__Work to do__
Exactly repeat the lines starting at the one that holds "Write part 3" and ending at the one that holds "return light, (1". Both end lines count; leave out everything else.

__Record excerpts__
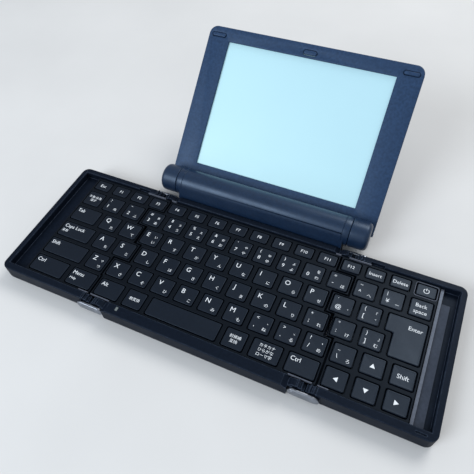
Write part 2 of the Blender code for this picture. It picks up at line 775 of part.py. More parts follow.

--

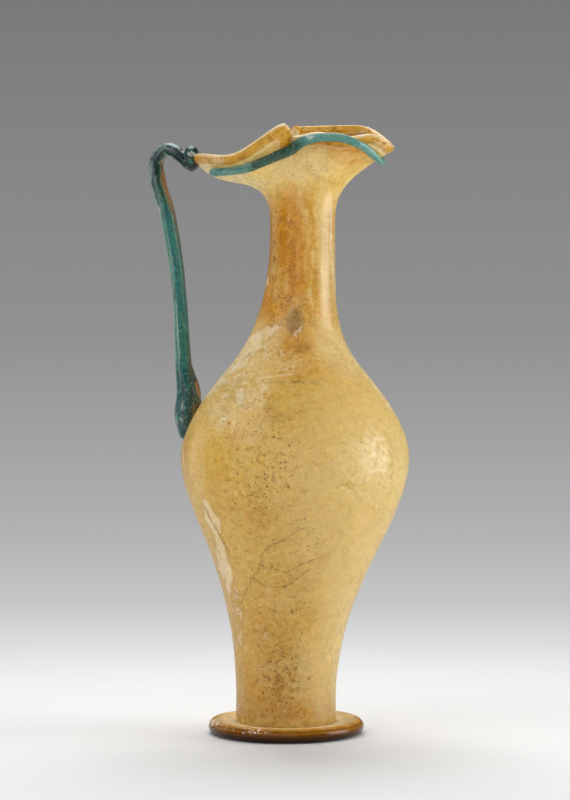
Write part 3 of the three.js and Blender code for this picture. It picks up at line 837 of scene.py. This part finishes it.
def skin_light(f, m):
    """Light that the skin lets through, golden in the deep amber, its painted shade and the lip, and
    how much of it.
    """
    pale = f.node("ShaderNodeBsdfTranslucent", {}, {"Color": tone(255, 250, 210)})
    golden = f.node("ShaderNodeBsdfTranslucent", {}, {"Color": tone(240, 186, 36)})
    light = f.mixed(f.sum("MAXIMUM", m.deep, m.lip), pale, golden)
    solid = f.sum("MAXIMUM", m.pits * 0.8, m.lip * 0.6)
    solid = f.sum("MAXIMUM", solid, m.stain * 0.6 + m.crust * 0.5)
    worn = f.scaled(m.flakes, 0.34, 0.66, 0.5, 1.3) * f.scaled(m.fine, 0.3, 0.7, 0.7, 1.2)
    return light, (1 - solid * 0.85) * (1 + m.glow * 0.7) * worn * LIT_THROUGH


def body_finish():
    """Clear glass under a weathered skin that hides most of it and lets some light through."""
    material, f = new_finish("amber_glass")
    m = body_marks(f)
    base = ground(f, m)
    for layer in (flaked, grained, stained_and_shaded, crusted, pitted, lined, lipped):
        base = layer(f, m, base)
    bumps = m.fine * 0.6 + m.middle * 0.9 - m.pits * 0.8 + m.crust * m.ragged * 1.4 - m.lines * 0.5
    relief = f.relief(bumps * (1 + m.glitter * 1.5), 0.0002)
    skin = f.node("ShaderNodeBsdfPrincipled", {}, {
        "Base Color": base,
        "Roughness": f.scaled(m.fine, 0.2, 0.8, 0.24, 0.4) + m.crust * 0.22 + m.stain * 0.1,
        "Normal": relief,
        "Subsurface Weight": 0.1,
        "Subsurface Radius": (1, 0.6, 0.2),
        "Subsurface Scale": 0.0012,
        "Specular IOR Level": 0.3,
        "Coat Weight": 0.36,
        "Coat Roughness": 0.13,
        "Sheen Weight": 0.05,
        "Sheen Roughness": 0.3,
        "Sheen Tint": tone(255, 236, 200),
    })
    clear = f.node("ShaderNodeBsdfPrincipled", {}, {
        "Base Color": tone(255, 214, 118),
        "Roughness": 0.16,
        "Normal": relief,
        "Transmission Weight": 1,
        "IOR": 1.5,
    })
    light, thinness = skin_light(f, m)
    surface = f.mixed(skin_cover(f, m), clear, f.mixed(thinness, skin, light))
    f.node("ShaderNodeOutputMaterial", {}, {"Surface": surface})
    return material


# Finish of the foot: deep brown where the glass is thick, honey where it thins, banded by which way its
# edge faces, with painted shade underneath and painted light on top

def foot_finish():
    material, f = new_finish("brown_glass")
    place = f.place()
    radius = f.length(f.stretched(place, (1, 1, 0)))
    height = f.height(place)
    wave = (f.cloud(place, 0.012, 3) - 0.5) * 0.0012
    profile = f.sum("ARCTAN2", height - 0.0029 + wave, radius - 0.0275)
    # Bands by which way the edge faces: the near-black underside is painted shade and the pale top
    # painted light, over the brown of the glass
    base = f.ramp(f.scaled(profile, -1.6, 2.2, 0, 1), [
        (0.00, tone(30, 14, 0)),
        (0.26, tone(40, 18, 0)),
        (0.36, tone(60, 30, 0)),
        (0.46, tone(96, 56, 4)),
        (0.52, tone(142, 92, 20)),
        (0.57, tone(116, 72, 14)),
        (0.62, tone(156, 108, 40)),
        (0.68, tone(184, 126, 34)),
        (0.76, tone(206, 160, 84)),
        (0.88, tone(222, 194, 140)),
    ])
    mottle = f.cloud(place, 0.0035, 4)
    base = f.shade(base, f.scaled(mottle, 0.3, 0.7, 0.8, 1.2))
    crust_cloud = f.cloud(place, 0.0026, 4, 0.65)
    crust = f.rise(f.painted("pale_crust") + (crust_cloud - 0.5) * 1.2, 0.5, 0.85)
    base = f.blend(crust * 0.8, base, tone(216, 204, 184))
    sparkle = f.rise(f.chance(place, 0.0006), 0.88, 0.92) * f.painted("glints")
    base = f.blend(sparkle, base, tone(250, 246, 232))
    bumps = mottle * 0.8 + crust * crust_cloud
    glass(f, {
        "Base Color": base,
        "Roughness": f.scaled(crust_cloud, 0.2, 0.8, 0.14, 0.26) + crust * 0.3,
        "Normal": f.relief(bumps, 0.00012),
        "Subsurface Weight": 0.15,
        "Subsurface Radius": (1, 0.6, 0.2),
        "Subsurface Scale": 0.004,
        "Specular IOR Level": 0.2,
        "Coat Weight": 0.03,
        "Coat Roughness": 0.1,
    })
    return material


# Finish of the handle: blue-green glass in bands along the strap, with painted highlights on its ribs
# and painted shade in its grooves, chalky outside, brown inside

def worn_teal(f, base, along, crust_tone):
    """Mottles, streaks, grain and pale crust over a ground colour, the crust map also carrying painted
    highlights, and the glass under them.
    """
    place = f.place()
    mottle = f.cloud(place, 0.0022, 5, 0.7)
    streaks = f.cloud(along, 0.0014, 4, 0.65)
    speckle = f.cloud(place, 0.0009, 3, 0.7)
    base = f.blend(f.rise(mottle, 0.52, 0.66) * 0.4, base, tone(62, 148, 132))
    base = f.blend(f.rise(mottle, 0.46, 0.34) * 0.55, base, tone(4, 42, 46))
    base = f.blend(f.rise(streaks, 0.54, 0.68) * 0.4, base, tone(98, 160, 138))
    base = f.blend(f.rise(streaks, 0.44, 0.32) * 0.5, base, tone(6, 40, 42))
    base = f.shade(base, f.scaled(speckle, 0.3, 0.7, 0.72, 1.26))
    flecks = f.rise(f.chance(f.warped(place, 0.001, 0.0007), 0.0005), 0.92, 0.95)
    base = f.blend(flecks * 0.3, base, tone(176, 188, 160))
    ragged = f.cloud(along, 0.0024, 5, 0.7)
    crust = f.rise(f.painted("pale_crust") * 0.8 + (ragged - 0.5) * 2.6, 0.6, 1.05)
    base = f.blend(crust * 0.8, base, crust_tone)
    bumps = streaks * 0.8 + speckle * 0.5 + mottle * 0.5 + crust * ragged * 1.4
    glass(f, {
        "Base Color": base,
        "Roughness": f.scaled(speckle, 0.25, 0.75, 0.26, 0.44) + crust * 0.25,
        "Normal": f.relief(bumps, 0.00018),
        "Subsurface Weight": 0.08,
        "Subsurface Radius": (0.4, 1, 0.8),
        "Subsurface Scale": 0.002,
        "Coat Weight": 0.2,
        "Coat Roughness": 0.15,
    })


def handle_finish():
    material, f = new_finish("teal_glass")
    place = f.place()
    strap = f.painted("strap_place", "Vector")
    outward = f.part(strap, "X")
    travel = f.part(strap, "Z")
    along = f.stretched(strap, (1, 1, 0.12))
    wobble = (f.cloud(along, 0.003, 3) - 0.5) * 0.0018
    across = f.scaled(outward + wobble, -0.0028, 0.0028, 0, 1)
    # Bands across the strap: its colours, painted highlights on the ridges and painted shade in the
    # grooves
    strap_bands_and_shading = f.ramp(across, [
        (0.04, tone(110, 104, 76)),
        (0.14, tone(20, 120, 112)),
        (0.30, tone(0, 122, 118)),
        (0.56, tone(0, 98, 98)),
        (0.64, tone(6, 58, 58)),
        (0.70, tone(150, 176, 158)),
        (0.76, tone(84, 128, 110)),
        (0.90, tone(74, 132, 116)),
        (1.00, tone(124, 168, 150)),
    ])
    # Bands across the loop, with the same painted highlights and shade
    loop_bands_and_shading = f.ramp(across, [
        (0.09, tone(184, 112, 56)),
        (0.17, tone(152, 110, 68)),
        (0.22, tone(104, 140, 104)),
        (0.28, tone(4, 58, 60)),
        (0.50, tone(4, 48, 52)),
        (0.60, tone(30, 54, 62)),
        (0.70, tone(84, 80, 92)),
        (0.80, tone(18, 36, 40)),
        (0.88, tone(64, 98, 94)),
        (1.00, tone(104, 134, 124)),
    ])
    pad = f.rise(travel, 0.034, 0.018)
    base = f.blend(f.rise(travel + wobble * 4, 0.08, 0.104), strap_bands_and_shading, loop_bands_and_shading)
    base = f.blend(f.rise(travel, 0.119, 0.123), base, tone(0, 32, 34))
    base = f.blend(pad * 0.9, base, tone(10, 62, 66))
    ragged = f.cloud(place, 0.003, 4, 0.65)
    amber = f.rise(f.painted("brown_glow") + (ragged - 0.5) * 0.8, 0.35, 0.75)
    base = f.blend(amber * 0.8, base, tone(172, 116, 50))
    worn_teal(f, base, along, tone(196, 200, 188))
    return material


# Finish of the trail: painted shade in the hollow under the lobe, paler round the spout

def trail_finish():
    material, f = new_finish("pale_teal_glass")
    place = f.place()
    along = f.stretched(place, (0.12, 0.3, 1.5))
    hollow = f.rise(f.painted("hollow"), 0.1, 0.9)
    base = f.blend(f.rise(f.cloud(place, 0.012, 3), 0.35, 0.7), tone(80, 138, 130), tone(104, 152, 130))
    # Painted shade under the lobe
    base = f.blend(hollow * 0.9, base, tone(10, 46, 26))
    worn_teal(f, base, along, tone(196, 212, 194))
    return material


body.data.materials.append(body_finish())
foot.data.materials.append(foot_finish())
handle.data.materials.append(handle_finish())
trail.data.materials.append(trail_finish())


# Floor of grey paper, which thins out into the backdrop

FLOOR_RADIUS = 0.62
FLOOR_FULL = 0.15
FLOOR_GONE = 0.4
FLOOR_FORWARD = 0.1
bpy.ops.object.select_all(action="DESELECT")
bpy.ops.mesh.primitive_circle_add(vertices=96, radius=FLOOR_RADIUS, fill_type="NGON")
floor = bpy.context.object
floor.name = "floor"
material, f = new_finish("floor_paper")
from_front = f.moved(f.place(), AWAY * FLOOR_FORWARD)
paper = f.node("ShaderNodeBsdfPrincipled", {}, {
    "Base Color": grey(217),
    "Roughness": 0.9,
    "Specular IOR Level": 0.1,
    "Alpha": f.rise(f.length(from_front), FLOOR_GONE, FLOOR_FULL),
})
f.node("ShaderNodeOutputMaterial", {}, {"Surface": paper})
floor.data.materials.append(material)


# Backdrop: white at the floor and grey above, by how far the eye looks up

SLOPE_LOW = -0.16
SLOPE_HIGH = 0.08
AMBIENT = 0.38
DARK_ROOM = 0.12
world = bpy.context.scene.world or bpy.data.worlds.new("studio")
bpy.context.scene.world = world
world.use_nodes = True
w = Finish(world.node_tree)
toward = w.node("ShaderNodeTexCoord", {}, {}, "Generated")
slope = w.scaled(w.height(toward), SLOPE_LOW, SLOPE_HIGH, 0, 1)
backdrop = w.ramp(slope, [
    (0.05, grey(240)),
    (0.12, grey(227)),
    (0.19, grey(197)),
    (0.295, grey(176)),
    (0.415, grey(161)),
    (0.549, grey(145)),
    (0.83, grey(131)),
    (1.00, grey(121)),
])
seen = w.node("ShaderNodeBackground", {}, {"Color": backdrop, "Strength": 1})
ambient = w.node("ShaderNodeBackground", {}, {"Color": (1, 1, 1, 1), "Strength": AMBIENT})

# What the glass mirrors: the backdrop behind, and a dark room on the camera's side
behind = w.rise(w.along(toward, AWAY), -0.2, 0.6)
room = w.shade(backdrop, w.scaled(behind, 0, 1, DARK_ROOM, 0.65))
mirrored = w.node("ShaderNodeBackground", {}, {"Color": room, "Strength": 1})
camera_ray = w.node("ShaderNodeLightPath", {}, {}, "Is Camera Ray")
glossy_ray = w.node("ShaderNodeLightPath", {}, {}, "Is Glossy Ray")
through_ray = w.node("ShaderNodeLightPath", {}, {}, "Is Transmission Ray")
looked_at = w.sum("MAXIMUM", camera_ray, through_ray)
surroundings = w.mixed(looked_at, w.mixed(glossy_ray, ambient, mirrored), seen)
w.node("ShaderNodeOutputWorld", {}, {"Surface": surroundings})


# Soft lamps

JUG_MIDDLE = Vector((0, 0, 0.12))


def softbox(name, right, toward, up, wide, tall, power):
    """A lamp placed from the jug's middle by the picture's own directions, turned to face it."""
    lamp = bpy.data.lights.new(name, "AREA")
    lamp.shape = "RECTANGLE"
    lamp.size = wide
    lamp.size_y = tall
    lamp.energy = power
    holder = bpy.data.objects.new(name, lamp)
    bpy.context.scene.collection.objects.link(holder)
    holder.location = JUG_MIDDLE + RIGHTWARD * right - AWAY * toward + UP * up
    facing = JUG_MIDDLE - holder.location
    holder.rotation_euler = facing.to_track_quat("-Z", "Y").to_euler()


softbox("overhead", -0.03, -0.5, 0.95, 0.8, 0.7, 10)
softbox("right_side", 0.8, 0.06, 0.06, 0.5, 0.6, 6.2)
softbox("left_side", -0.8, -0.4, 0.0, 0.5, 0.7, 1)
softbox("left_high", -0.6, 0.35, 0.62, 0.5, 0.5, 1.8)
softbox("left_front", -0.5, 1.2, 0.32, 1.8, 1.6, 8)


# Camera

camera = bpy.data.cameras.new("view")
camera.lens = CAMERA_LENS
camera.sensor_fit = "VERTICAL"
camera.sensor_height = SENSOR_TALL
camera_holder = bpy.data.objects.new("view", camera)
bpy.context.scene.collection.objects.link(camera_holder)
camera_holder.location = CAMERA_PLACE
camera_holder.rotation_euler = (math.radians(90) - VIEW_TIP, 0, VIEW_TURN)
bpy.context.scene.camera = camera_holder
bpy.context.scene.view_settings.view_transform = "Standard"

==

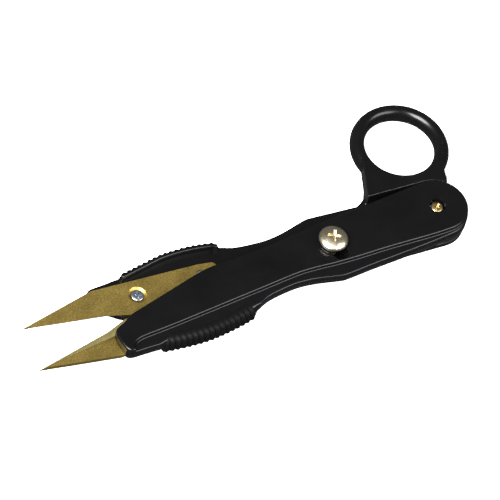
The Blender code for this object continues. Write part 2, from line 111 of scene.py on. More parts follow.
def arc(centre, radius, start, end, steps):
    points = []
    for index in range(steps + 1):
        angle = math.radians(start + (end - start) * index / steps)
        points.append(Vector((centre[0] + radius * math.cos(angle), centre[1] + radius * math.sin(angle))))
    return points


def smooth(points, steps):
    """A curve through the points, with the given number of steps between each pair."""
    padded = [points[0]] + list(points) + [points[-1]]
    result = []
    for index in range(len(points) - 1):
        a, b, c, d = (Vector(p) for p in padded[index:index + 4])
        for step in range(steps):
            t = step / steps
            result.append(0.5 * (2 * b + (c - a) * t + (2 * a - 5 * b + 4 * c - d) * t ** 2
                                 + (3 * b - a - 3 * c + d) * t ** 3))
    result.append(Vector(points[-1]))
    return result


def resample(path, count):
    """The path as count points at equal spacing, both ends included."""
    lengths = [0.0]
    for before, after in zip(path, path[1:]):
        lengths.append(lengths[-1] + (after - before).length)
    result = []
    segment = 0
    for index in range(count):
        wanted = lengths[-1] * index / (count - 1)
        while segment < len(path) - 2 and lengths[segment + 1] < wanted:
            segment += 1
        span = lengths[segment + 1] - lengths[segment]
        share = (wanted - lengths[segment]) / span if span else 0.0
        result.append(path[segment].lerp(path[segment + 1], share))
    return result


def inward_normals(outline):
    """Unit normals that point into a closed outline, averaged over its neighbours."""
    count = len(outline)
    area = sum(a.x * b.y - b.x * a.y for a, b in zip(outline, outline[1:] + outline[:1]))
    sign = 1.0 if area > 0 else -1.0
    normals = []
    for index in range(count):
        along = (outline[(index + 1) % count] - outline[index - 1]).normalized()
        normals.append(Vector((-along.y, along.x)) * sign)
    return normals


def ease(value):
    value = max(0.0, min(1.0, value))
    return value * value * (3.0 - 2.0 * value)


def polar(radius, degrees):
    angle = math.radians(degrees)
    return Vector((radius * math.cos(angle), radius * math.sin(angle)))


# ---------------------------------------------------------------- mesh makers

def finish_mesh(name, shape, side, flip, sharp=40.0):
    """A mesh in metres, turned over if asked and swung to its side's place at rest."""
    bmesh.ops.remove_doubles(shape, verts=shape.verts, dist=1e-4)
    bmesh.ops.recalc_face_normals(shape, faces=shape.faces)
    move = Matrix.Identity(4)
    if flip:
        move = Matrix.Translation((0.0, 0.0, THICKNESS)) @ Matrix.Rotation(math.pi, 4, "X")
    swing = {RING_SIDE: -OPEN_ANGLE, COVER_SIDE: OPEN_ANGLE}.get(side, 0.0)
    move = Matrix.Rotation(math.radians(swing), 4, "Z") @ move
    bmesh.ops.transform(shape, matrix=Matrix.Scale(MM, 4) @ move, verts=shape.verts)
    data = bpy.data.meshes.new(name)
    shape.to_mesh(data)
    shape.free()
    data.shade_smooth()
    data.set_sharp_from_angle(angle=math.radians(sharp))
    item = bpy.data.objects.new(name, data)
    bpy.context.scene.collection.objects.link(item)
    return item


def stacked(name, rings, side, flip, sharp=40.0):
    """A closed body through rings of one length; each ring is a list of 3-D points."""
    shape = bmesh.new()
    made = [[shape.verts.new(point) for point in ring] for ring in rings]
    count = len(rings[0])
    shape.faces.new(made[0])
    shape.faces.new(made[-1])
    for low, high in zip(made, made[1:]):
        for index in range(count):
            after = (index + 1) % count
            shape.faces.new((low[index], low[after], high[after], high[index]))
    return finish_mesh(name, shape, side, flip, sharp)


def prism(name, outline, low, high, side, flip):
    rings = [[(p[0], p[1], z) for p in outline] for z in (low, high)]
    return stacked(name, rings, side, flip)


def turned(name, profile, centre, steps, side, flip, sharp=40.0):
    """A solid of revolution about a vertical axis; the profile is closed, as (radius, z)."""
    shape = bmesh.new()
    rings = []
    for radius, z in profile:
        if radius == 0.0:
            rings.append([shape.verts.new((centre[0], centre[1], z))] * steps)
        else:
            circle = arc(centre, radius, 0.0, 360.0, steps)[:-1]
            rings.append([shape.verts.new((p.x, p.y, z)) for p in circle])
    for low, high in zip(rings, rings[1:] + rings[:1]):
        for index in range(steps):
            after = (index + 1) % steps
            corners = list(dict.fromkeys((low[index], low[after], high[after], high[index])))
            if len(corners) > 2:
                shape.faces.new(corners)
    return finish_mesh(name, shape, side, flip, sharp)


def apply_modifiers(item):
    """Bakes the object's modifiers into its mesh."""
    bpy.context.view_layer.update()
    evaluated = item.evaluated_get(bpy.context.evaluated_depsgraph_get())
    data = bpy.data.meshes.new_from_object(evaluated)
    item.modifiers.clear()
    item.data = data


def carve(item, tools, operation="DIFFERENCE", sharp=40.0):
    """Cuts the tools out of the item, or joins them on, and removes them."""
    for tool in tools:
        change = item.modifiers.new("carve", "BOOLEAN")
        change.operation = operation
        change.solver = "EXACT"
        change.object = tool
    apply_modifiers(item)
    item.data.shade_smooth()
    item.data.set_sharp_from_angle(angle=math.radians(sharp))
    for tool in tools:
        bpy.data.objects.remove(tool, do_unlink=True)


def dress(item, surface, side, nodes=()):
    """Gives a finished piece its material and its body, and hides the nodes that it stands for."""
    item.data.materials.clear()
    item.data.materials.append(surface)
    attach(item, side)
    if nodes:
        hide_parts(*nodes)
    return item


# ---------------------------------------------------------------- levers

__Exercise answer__
Write part 3 of the three.js and Blender code for this picture. It picks up at line 837 of scene.py. This part finishes it.
def skin_light(f, m):
    """Light that the skin lets through, golden in the deep amber, its painted shade and the lip, and
    how much of it.
    """
    pale = f.node("ShaderNodeBsdfTranslucent", {}, {"Color": tone(255, 250, 210)})
    golden = f.node("ShaderNodeBsdfTranslucent", {}, {"Color": tone(240, 186, 36)})
    light = f.mixed(f.sum("MAXIMUM", m.deep, m.lip), pale, golden)
    solid = f.sum("MAXIMUM", m.pits * 0.8, m.lip * 0.6)
    solid = f.sum("MAXIMUM", solid, m.stain * 0.6 + m.crust * 0.5)
    worn = f.scaled(m.flakes, 0.34, 0.66, 0.5, 1.3) * f.scaled(m.fine, 0.3, 0.7, 0.7, 1.2)
    return light, (1 - solid * 0.85) * (1 + m.glow * 0.7) * worn * LIT_THROUGH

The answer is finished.